Doug, Bruce Andrews was part of the DC poetry scene before you arrived. He was living I believe in College Park (if I remember correctly his father was the president of the U. of Maryland, or maybe just head of a department there?) and I believe was getting his Masters at the U. of Maryland as well. I met him in 1970 I believe. he had just had, or was about to have, a poem published in The Paris Review. We met at the Community Book Store on P Street and started right in arguing about "new jazz" and poetry. He was already an advocate of what became "Language poetry" (which I was familiar with from Ray DiPalma's early work as well as Robert Grenier's, both of whom I knew at the U. of Iowa in the 1960s), and was extremely articulate on the subject, influencing my own thinking on it. He went through my poems and found many early ones in that mode, some of which were subsequently published in "language" centered little mags often on Bruce's recommendation. He left DC around '72 for Harvard for his PhD (or maybe he got his BA at Maryland and his Masters at Harvard). At any rate, he was around when we started Mass Transit and came a few times and was I'm sure an influence on not only my thinking, but others as well as in DC, and so for me he is a part of DC poetry history.

douglang said...

Michael, you make a very good case here. I knew that Bruce was around DC for a while before he moved to New York, but I had not realized the extent of his involvement. I do see the argument for his inclusion. My own subjective view of Bruce is different. From the time I first met him in New York (through you), Bruce seemed to me to be very invested in his identification with New York, so I've always thought of him as a New York poet, or, as an East Coast poet (in relation to the L=A=N=G=U=A=G=E poetry phenomenon).

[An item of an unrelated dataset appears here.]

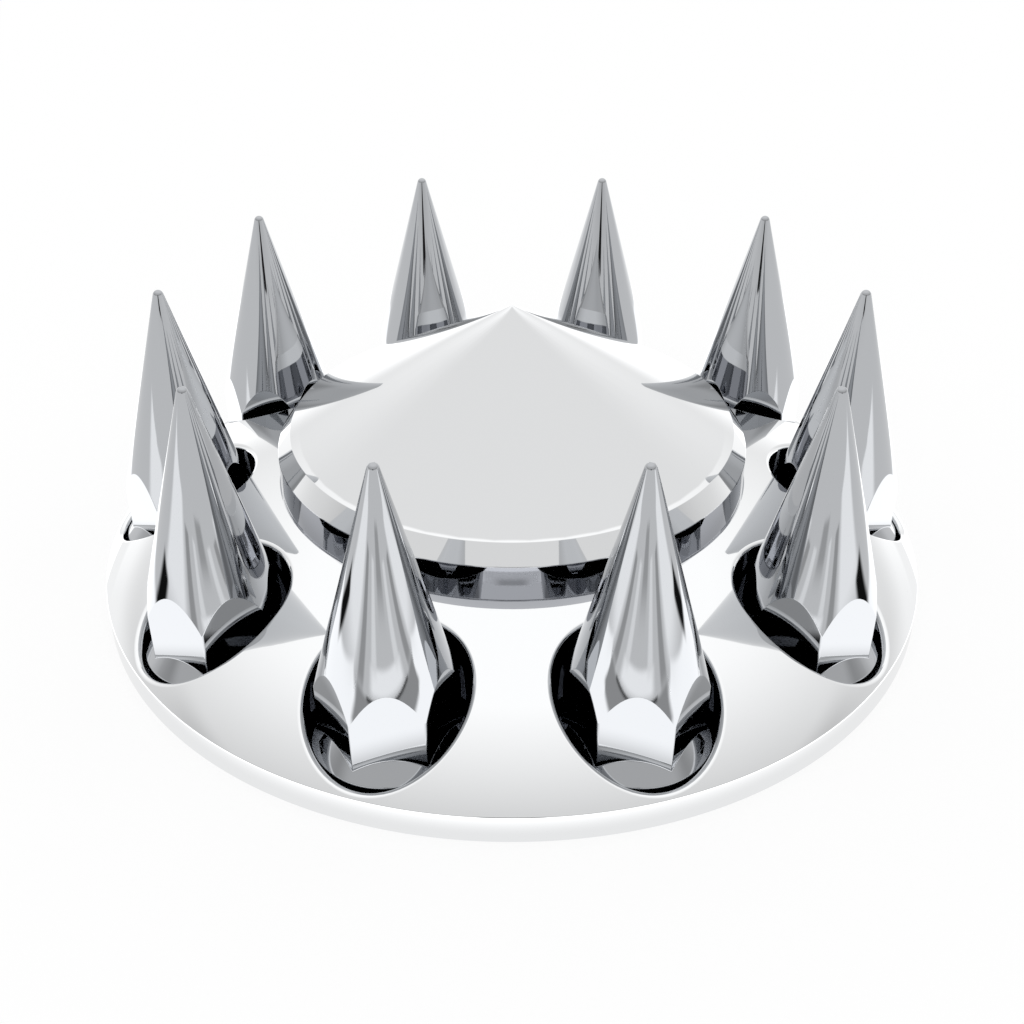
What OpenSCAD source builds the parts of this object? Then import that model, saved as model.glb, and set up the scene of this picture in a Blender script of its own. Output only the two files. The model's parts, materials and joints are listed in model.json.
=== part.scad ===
// Truck front axle cover: a chromed dish over the wheel hub, a pointed cap that pulls
// off its centre collar, and ten spiked covers screwed on over the lug nuts.
// The origin is the centre of the skirt's lower edge, and +Z points away from the wheel.

/* [Dish] */
// Outside diameter of the dish
dish_d = 354; // [310:1:400]
// Width of the dish between its edge and a well, which puts the lugs on a circle of 285.75
rim_web = 4.125; // [2.5:0.125:6]
// Height of the upright skirt round the dish
skirt_h = 11.5; // [8:0.5:16]
// Height of the flat land that the centre cap stands on
land_h = 45.4; // [40:0.2:52]
// How far inside the land's outer edge the arc of the dome has its centre
dome_arc_in = 6; // [0:1:100]
// Wall thickness of the dish, skirt and wells
dish_wall = 2.5; // [2:0.1:3]
// Size of the broken edge between skirt and dome
rim_chamfer = 0.8; // [0.4:0.1:1.5]
// Height that the collar stands up inside the cap
collar_h = 10; // [6:0.5:12]
// Wall thickness of the collar
collar_wall = 2.5; // [2:0.1:3.5]

/* [Wells] */
// Inside diameter of the well round each nut cover
well_d = 60; // [56:0.5:66]
// Thickness of the well floor
well_floor_t = 2.5; // [2:0.1:3.5]

/* [Centre cap] */
// Width of the dish between the wells and the cap's upright wall
cap_gap = 13.275; // [8:0.025:30]
// Height of the cap's upright wall
cap_wall_h = 15.1; // [13:0.1:20]
// Height of the bevel above the upright wall
cap_bevel_h = 7.3; // [4:0.1:10]
// How far the bevel leans in
cap_bevel_in = 5.6; // [3:0.1:8]
// Height of the pointed cone above the bevel
cap_cone_h = 52.6; // [30:0.2:70]
// Radius of the rounded point
cap_point_r = 1.6; // [0.8:0.1:4]
// Wall thickness of the cap
cap_wall = 2.5; // [2:0.1:3.5]
// Number of fingers that grip the collar from inside
finger_count = 8; // [4:1:12]
// Angle that each finger spans
finger_deg = 14; // [6:1:20]
// Thickness of a finger
finger_t = 2.4; // [1.6:0.1:3]
// How far the fingers reach down past the collar's upper edge
finger_reach = 13; // [8:0.5:18]

/* [Nut covers] */
// Height of a nut cover from its foot to its tip
nut_cover_h = 120.65; // [80:0.05:140]
// Wall between the bore and the hexagon's flats
hex_wall = 2; // [1.6:0.1:3]
// Half angle of the spike's cone
spike_half_angle = 15.1; // [13.5:0.1:16.5]
// Radius of the rounded tip
spike_tip_r = 2.2; // [1:0.1:4]
// Height of the foot flange's upright edge
foot_edge_h = 7; // [4:0.2:9]
// Slope of the foot flange above its edge
foot_slope_deg = 49; // [40:1:55]
// Wall thickness of the spike
spike_wall = 2.2; // [1.6:0.1:2.6]
// Turn of the two front hexagons from pointing straight outwards, towards the front
hex_turn_front = -7.3; // [-30:0.1:30]
// Turn of the next two hexagons
hex_turn_front_side = -4.3; // [-30:0.1:30]
// Turn of the hexagons at the left and right
hex_turn_side = 13.2; // [-30:0.1:30]
// Turn of the next two hexagons towards the back
hex_turn_back_side = -26.5; // [-30:0.1:30]
// Turn of the two back hexagons
hex_turn_back = -7.3; // [-30:0.1:30]

/* [Threaded sleeves] */
// Hexagon of the lug nut across its flats
lug_nut_af = 33; // [30:0.5:36]
// Thinnest wall of the sleeve, outside the socket's corners
sleeve_wall = 1.3; // [1:0.1:2]
// Diameter of the hole for the lug stud
stud_hole_d = 24; // [22:0.1:28]
// Height of the hexagonal socket
socket_h = 25.4; // [20:0.2:28]
// Thickness of the stop above the socket
stop_t = 3; // [2:0.1:4]
// How far the sleeve's foot ring reaches out past the thread
sleeve_foot_out = 4.4; // [2:0.1:6]
// Thickness of the sleeve's foot ring
sleeve_foot_t = 3.2; // [2:0.1:4]

/* [Clearances] */
// Gap between the cap and the collar, on each face
cap_clear = 0.3; // [0.2:0.05:0.5]
// Gap between the sleeve's thread and the nut cover's bore
thread_clear = 0.1; // [0.05:0.01:0.1]
// Gap round a nut cover's foot in its well
foot_clear = 1.2; // [0.6:0.1:2]
// Gap between the skirt's lower edge and the underside of the sleeve's foot ring
sleeve_lift = 0.5; // [0.2:0.1:1]
// Gap between the sleeve and the hole in the well floor
floor_clear = 0.4; // [0.2:0.05:0.6]
// Play of the lug nut in its hexagonal socket, across the flats
socket_clear = 0.4; // [0.2:0.05:0.8]
// Width of the land outside the cap's foot
land_margin = 0.6; // [0.3:0.1:1.5]

/* [Hidden] */
$fn = 96;
ARC_FN = 180;
CUT = 1;
ARC_STEPS = 6;
LUG_COUNT = 10;
LUG_STEP = 360 / LUG_COUNT;
two_digits = function (i) str(i < 10 ? "0" : "", i);
nut_cover_name = function (i) str("nut_cover_", two_digits(i));
sleeve_name = function (i) str("nut_sleeve_", two_digits(i));

dish_r = dish_d / 2;
well_r = well_d / 2;
bolt_r = dish_r - rim_web - well_r;
cap_r = bolt_r - well_r - cap_gap;
land_r = cap_r + land_margin;
// The dome is one arc turned round the axis, from the land's edge to the skirt's upper edge
arc_centre_r = max(land_r - dome_arc_in, 0);
arc_out = dish_r - arc_centre_r;
arc_centre_h = ((land_r - arc_centre_r) ^ 2 + land_h ^ 2 - arc_out ^ 2 - skirt_h ^ 2)
    / (2 * (land_h - skirt_h));
arc_r = sqrt(arc_out ^ 2 + (skirt_h - arc_centre_h) ^ 2);
collar_r = cap_r - cap_wall - cap_clear;
hub_bore_r = collar_r - collar_wall;
socket_corner_r = (lug_nut_af + socket_clear) / sqrt(3);
thread_r = socket_corner_r + sleeve_wall;
lug_hole_r = thread_r + floor_clear;
well_floor_h = sleeve_lift + sleeve_foot_t + well_floor_t;
finger_r = hub_bore_r - cap_clear;

crease_r = cap_r - cap_bevel_in;
crease_h = cap_wall_h + cap_bevel_h;
cap_h = crease_h + cap_cone_h;

nut_bore_r = thread_r + thread_clear;
cone_apex = nut_cover_h + spike_tip_r / sin(spike_half_angle) - spike_tip_r;
spike_side = tan(spike_half_angle);
hex_flat_r = nut_bore_r + hex_wall;
hex_corner_r = hex_flat_r / cos(30);
foot_r = well_r - foot_clear;
bore_top = cone_apex - (nut_bore_r + spike_wall / cos(spike_half_angle)) / spike_side;
cavity_top = cone_apex - spike_wall / sin(spike_half_angle);

// Angle of a lug about the axis, the first on +X
lug_angle = function (i) LUG_STEP * (i - 1);
// The hexagons stop at any angle; the right half mirrors the left, as they were photographed
hex_turns = [
    hex_turn_front, hex_turn_front_side, hex_turn_side, hex_turn_back_side, hex_turn_back
];
hex_turn = function (i)
    cos(lug_angle(i)) < 0 ? hex_turns[8 - i] : -hex_turns[(i + 1) % LUG_COUNT];
// Points of a round point or tip on the axis, from the side to the top
tip_arc = function (r, top, side_deg) [
    for (k = [0:ARC_STEPS])
        let (a = side_deg + (90 - side_deg) * k / ARC_STEPS)
        [r * cos(a), top - r + r * sin(a)]
];
// Corner p of an outline moved in by t, between edges that face n and m
inset = function (p, n, m, t) p - t * (n + m) / (1 + n * m);

// Puts its children on lug i, with +X pointing outwards
module at_lug(i) {
    rotate([0, 0, lug_angle(i)]) translate([bolt_r, 0, 0]) children();
}

// The outside of the dish as a solid, or what is left of it when every face moves in
module dome_body(moved_in) {
    rotate_extrude()
        intersection() {
            union() {
                translate([arc_centre_r, arc_centre_h])
                    circle(r = arc_r - moved_in, $fn = ARC_FN);
                translate([0, -moved_in])
                    square([arc_centre_r, land_h]);
            }
            translate([0, -moved_in])
                square([dish_r - moved_in, land_h]);
        }
}

// Takes the sharp corner off between skirt and dome
module rim_edge() {
    difference() {
        translate([0, 0, skirt_h - rim_chamfer])
            cylinder(r = dish_r + CUT, h = 4 * rim_chamfer);
        translate([0, 0, skirt_h - rim_chamfer])
            cylinder(r1 = dish_r, r2 = dish_r - 2 * rim_chamfer, h = 4 * rim_chamfer);
    }
}

// Chromed one-piece dish with its skirt, ten wells and centre collar
module cover() {
    color("gainsboro")
        difference() {
            union() {
                difference() {
                    dome_body(0);
                    difference() {
                        dome_body(dish_wall);
                        for (i = [1:LUG_COUNT])
                            at_lug(i)
                                translate([0, 0, well_floor_h - well_floor_t])
                                    cylinder(r = well_r + dish_wall, h = land_h);
                    }
                    rim_edge();
                }
                translate([0, 0, land_h - dish_wall])
                    cylinder(r = collar_r, h = dish_wall + collar_h);
            }
            for (i = [1:LUG_COUNT])
                at_lug(i) {
                    translate([0, 0, well_floor_h])
                        cylinder(r = well_r, h = land_h);
                    cylinder(r = lug_hole_r, h = land_h);
                }
            translate([0, 0, -CUT])
                cylinder(r = hub_bore_r, h = land_h + collar_h + 2 * CUT);
        }
}

// Outline of the pointed cap, moved in by t
module cap_outline(t) {
    bevel_deg = atan2(cap_bevel_in, cap_bevel_h);
    cone_deg = atan2(crease_r, cap_cone_h);
    side = [1, 0];
    bevel = [cos(bevel_deg), sin(bevel_deg)];
    cone = [cos(cone_deg), sin(cone_deg)];
    tip = cap_h - t / sin(cone_deg);
    blunt = max(cap_point_r - t, 0.2);
    polygon(concat(
        [[0, 0], [cap_r - t, 0]],
        [inset([cap_r, cap_wall_h], side, bevel, t), inset([crease_r, crease_h], bevel, cone, t)],
        tip_arc(blunt, tip + blunt - blunt / sin(cone_deg), cone_deg)
    ));
}

// Pointed cap with the fingers that hold it on the collar
module hub_cap() {
    color("whitesmoke")
        translate([0, 0, land_h]) {
            rotate_extrude()
                difference() {
                    cap_outline(0);
                    translate([0, -CUT])
                        square([cap_r - cap_wall, 2 * CUT]);
                    cap_outline(cap_wall);
                }
            for (k = [1:finger_count])
                rotate([0, 0, 360 / finger_count * k - finger_deg / 2])
                    rotate_extrude(angle = finger_deg)
                        intersection() {
                            translate([finger_r - finger_t, collar_h - finger_reach])
                                square([finger_t, cap_h]);
                            translate([0, -finger_reach])
                                square([cap_r, finger_reach + cap_wall_h + cap_bevel_h / 2]);
                        }
        }
}

// Hollow spike whose foot is a hexagon on a sloping round flange
module nut_cover(i) {
    color("lightgray")
        at_lug(i)
            translate([0, 0, well_floor_h])
                difference() {
                    union() {
                        intersection() {
                            rotate([0, 0, hex_turn(i)])
                                cylinder(r = hex_corner_r, h = nut_cover_h + CUT, $fn = 6);
                            rotate_extrude()
                                polygon(concat(
                                    [[0, 0], [cone_apex * spike_side, 0]],
                                    tip_arc(spike_tip_r, nut_cover_h, spike_half_angle)
                                ));
                        }
                        foot_flange();
                    }
                    spike_cavity();
                }
}

// Flange at a nut cover's foot: an upright edge, then a slope up to the hexagon
module foot_flange() {
    inner_r = hex_flat_r - spike_wall / 2;
    rotate_extrude()
        polygon([
            [0, 0],
            [foot_r, 0],
            [foot_r, foot_edge_h],
            [inner_r, foot_edge_h + (foot_r - inner_r) * tan(foot_slope_deg)],
            [0, foot_edge_h + (foot_r - inner_r) * tan(foot_slope_deg)]
        ]);
}

// Threaded bore and the hollow cone above it, which takes the end of the stud
module spike_cavity() {
    rotate_extrude()
        polygon([
            [0, -CUT],
            [nut_bore_r, -CUT],
            [nut_bore_r, bore_top],
            [0, cavity_top]
        ]);
}

// Black sleeve pushed onto a lug nut, with the thread that the nut cover screws onto
module nut_sleeve(i) {
    color("dimgray")
        at_lug(i)
            translate([0, 0, sleeve_lift])
                difference() {
                    union() {
                        cylinder(r = thread_r + sleeve_foot_out, h = sleeve_foot_t);
                        cylinder(r = thread_r, h = socket_h + stop_t);
                    }
                    translate([0, 0, -CUT])
                        rotate([0, 0, hex_turn(i)])
                            cylinder(r = socket_corner_r, h = socket_h + CUT, $fn = 6);
                    cylinder(d = stud_hole_d, h = socket_h + stop_t + CUT);
                }
}

cover();
hub_cap();
for (i = [1:LUG_COUNT]) {
    nut_cover(i);
    nut_sleeve(i);
}
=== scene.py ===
"""Looks of a truck front axle cover: a chromed dish with ten wells, a pointed cap and spiked nut covers.

Every surface is worked out with numpy as rows of points with their normals, in millimetres,
and welded into one closed mesh a piece. The frame gives the lugs' places.
"""

import json
import logging
import math
from dataclasses import dataclass, field
from enum import Enum
from typing import Optional, Sequence, Union

import bpy
import numpy as np
from bpy.types import Material, Mesh, Node, NodeSocket, NodeTree
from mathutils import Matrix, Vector

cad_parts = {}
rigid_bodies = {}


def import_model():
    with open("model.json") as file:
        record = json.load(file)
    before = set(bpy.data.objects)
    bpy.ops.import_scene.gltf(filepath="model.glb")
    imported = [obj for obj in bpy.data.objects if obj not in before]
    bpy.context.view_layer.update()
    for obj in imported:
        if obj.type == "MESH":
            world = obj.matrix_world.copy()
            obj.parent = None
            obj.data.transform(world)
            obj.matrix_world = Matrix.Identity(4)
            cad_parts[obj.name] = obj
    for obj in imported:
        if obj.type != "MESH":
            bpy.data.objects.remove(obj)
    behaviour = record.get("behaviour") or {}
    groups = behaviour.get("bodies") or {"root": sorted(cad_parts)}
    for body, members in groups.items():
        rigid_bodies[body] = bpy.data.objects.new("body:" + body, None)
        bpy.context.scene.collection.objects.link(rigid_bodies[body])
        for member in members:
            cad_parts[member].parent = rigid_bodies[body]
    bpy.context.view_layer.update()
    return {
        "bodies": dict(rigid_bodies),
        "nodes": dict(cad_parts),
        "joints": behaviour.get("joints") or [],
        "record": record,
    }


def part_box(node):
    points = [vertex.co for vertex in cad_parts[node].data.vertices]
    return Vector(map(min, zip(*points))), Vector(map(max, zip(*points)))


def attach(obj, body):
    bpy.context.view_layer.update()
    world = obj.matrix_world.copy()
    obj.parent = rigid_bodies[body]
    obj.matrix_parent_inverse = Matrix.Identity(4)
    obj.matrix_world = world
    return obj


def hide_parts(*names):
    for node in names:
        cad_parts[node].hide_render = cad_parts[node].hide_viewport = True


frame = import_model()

log = logging.getLogger("axle_cover")

MM = 0.001
LUG_COUNT = 10
LUG_STEP = 2 * math.pi / LUG_COUNT
SIXTH = math.pi / 3
# Degrees that each hexagon is turned from pointing outwards, from the front of a half to its back.
HEX_TURNS = (-7.3, -4.3, 13.2, -26.5, -7.3)
UP = np.array([0.0, 0.0, 1.0])
# Points that round to the same step of this size become one. The shift keeps round values off
# the edge of a step.
WELD_MM = 1e-5
WELD_SHIFT_MM = 0.1234567
SMALL_ANGLE = 1e-4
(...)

One thing I intend to do is include a thread in this blog to recognize those poets who have had a particular relationship with the DC scene -- through repeated visits, readings, friendships and so on, from Tom Raworth, Ted Greenwald and Ray DiPalma to Anselm Berrigan and Lisa Jarnot, to pick the most obvious examples that come to my mind. Bruce is another primary member of that group, and most likely the one with whom I'll begin, given his history in DC as well as with DC.

Thanks for your comment -- I'm hoping for (and depending on) just this kind of response, to get a clearer, or better, or more diverse view of the history of alternativ poetry in Washington.